The purpose of this paper is to examine loan commitments and lending patterns of community banks. The authors also test for shifts in these relationships in the period unwinding the subprime crisis.
Standard panel fixed-effect models as well as hierarchical (mixed) regression models are estimated given that banks operating in a specific geographic market may vary systematically with differences in firm-level characteristics. Hierarchical (mixed) regression models can control for within-counties and within-banks similarities. The authors also employ pooled estimations with clustered standard errors at the bank level as robustness check.

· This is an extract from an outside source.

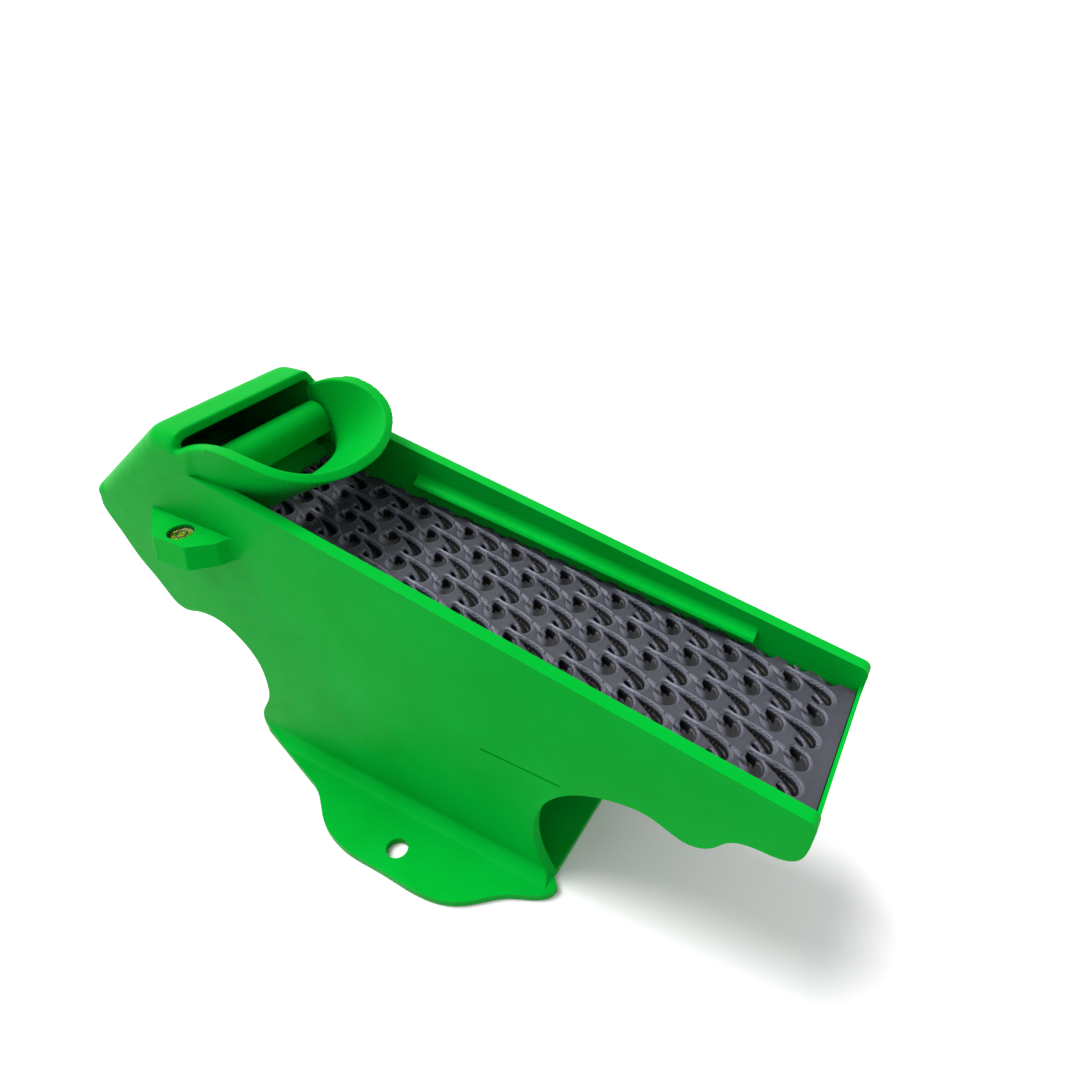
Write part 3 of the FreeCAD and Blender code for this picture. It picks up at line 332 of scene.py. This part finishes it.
def through(points, samples):
    """Centripetal Catmull-Rom curve through points."""
    points = np.array(points, float)
    step = np.linalg.norm(np.diff(points, axis=0), axis=1) ** 0.5
    knots = np.concatenate([[0], np.cumsum(step)])
    slopes = np.zeros_like(points)
    for i in range(len(points)):
        if i == 0:
            slopes[i] = (points[1] - points[0]) / (knots[1] - knots[0])
        elif i == len(points) - 1:
            slopes[i] = (points[-1] - points[-2]) / (knots[-1] - knots[-2])
        else:
            a, b = knots[i] - knots[i - 1], knots[i + 1] - knots[i]
            before = (points[i] - points[i - 1]) / a
            after = (points[i + 1] - points[i]) / b
            slopes[i] = (before * b + after * a) / (a + b)
    result = []
    for value in np.linspace(0, knots[-1], samples):
        i = min(np.searchsorted(knots, value, side="right") - 1, len(points) - 2)
        width = knots[i + 1] - knots[i]
        s = (value - knots[i]) / width
        h00, h10 = 2 * s**3 - 3 * s**2 + 1, s**3 - 2 * s**2 + s
        h01, h11 = -2 * s**3 + 3 * s**2, s**3 - s**2
        result.append(h00 * points[i] + h10 * width * slopes[i] + h01 * points[i + 1]
                      + h11 * width * slopes[i + 1])
    return np.array(result)


# ---------------------------------------------------------------- sluice body

SKIN_EDGE = 0.5 * MM
FLAT_ANGLE = math.radians(1.0)
BEVEL_ANGLE = math.radians(25.0)
SHARP_ANGLE = math.radians(32)


def at_seam(edge):
    """True on the joint between the walls and the hood, which stays crisp."""
    near = 0.6 * MM
    return all(abs(v.co.z - hood_seam(v.co.x)) < near and v.co.x < MOUTH_X + 3 * MM
               for v in edge.verts)


def sluice_body():
    """The CAD body with its sharp edges rounded and its faces shaded evenly."""
    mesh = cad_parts["sluice_body"].data.copy()
    mesh.name = "sluice_body_skin"
    work = bmesh.new()
    work.from_mesh(mesh)
    bmesh.ops.remove_doubles(work, verts=work.verts, dist=WELD)
    bmesh.ops.dissolve_limit(work, angle_limit=FLAT_ANGLE, verts=work.verts, edges=work.edges)
    chosen = [edge for edge in work.edges
              if len(edge.link_faces) == 2 and edge.calc_face_angle(0.0) >= BEVEL_ANGLE
              and not at_seam(edge)]
    bmesh.ops.bevel(work, geom=chosen, offset=SKIN_EDGE, offset_type="OFFSET", segments=2,
                    profile=0.5, affect="EDGES", clamp_overlap=True)
    work.to_mesh(mesh)
    work.free()
    mesh.shade_smooth()
    mesh.set_sharp_from_angle(angle=SHARP_ANGLE)
    piece = new_piece("sluice_body_skin", mesh, GREEN, "sluice", smooth=False)
    even = piece.modifiers.new("even", "WEIGHTED_NORMAL")
    even.keep_sharp = True
    even.weight = 100
    apply_modifiers(piece)
    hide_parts("sluice_body")


sluice_body()


# ---------------------------------------------------------------- hood and hopper

VOXEL = 0.55 * MM
SOFTEN_PASSES = 6
EASE_PASSES = 70
SEAM_NEAR = 0.06 * MM
SKIRT = 5 * MM
CROWN_X = MOUTH_X - 7 * MM
CROWN_BLEND = 6 * MM
BACK_CUT_X = -125.0 * MM
TOOL_BASE_Z = 100.0 * MM


def prism_tool(outline, y_low, y_high):
    """A block whose XZ outline runs across from y_low to y_high."""
    count = len(outline)
    points = [(x, y_low, z) for x, z in outline] + [(x, y_high, z) for x, z in outline]
    faces = [tuple(range(count)), tuple(reversed(range(count, 2 * count)))]
    faces += [(i, (i + 1) % count, count + (i + 1) % count, count + i) for i in range(count)]
    mesh = mesh_from("prism_tool", points, faces)
    work = bmesh.new()
    work.from_mesh(mesh)
    bmesh.ops.recalc_face_normals(work, faces=work.faces)
    work.to_mesh(mesh)
    work.free()
    return new_object("prism_tool", mesh)


def on_seam(co):
    """True on the hood's underside, where it meets the walls and rails."""
    level = hood_seam(co.x) if co.x < MOUTH_X else rail_top(co.x)
    on_wall = abs(co.z - level) < SEAM_NEAR and abs(co.y) > INNER_HALF - 0.2 * MM
    on_back = abs(co.z - HOOD_LOW.z) < 3 * MM and abs(co.z - hood_seam(co.x)) < SEAM_NEAR
    return on_wall or on_back


def round_weight(co):
    """How far a point of the hood is eased: its crown and the cheeks at its mouth."""
    if co.x < CROWN_X and co.z > hood_seam(co.x) + 2 * MM:
        return min(1.0, (CROWN_X - co.x) / CROWN_BLEND)
    if MOUTH_X - 3 * MM < co.x < MOUTH_X + 22 * MM and abs(co.y) > OUTER_HALF - 4 * MM:
        return 1.0
    return None


def smoothing(piece, name, passes):
    modifier = piece.modifiers.new(name, "SMOOTH")
    modifier.factor = 0.5
    modifier.iterations = passes
    return modifier


def header_hood():
    """Hood and hopper with every edge softened.

    The underside is first carried down by SKIRT, so that softening leaves it alone, and then
    cut off flat where it sits on the walls.
    """
    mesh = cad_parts["header_hood"].data.copy()
    work = bmesh.new()
    work.from_mesh(mesh)
    bmesh.ops.remove_doubles(work, verts=work.verts, dist=WELD)
    under = [face for face in work.faces if all(on_seam(v.co) for v in face.verts)]
    grown = bmesh.ops.extrude_face_region(work, geom=under)
    for thing in grown["geom"]:
        if isinstance(thing, bmesh.types.BMVert):
            thing.co.z -= SKIRT
    bmesh.ops.delete(work, geom=under, context="FACES_ONLY")
    bmesh.ops.recalc_face_normals(work, faces=work.faces)
    work.to_mesh(mesh)
    work.free()
    shell = new_object("hood_shell", mesh)
    remesh = shell.modifiers.new("blend", "REMESH")
    remesh.mode = "VOXEL"
    remesh.voxel_size = VOXEL
    remesh.use_smooth_shade = True
    smoothing(shell, "soften", SOFTEN_PASSES)
    apply_modifiers(shell)
    rounder = shell.vertex_groups.new(name="rounder")
    for vertex in shell.data.vertices:
        weight = round_weight(vertex.co)
        if weight is not None:
            rounder.add([vertex.index], weight, "REPLACE")
    smoothing(shell, "ease", EASE_PASSES).vertex_group = "rounder"
    apply_modifiers(shell)
    gap = 0.1 * MM
    start = BACK_X - 5 * MM
    wide = OUTER_HALF + 2 * MM
    below = [(start, TOOL_BASE_Z), (TAIL_X, TOOL_BASE_Z), (TAIL_X, rail_top(TAIL_X)),
             (MOUTH_X, rail_top(MOUTH_X)), (start, hood_seam(start))]
    behind = [(start, TOOL_BASE_Z), (BACK_CUT_X, TOOL_BASE_Z),
              (BACK_CUT_X, hood_seam(BACK_CUT_X)), (start, hood_seam(start))]
    cut(shell, prism_tool(below, INNER_HALF - gap, wide))
    cut(shell, prism_tool(below, -wide, gap - INNER_HALF))
    cut(shell, prism_tool(behind, -wide, wide))
    for vertex in shell.data.vertices:
        vertex.co.y = max(-OUTER_HALF, min(OUTER_HALF, vertex.co.y))
    mesh = shell.data
    bpy.data.objects.remove(shell)
    piece = new_piece("header_hood_skin", mesh, GREEN, "sluice")
    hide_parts("header_hood")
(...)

The empirical results show that the use of loan commitments is generally associated with moderate increase in profitability and higher insolvency risk. However, during the recent financial crisis, the use of loan commitments becomes safer. The use of loan commitments is more risky for community banks that concentrate more on loans that focus on real estate, while it is safer for community banks with higher equity. In regards to the performance of community banks’ balance sheet loan activities, a more concentrated loan portfolio results in lower return and higher insolvency risks. High loan growth generates higher return and higher risks.
Prior to the 2008 credit meltdown, community banks significantly increased their issuance of off-balance sheet loan commitments. While the ratio of loan commitments to total loans has come down in recent years it continues to exceed the levels reached in the 1990s. This evolution has, however resulted in little research regarding its implications on community bank profitability and risk.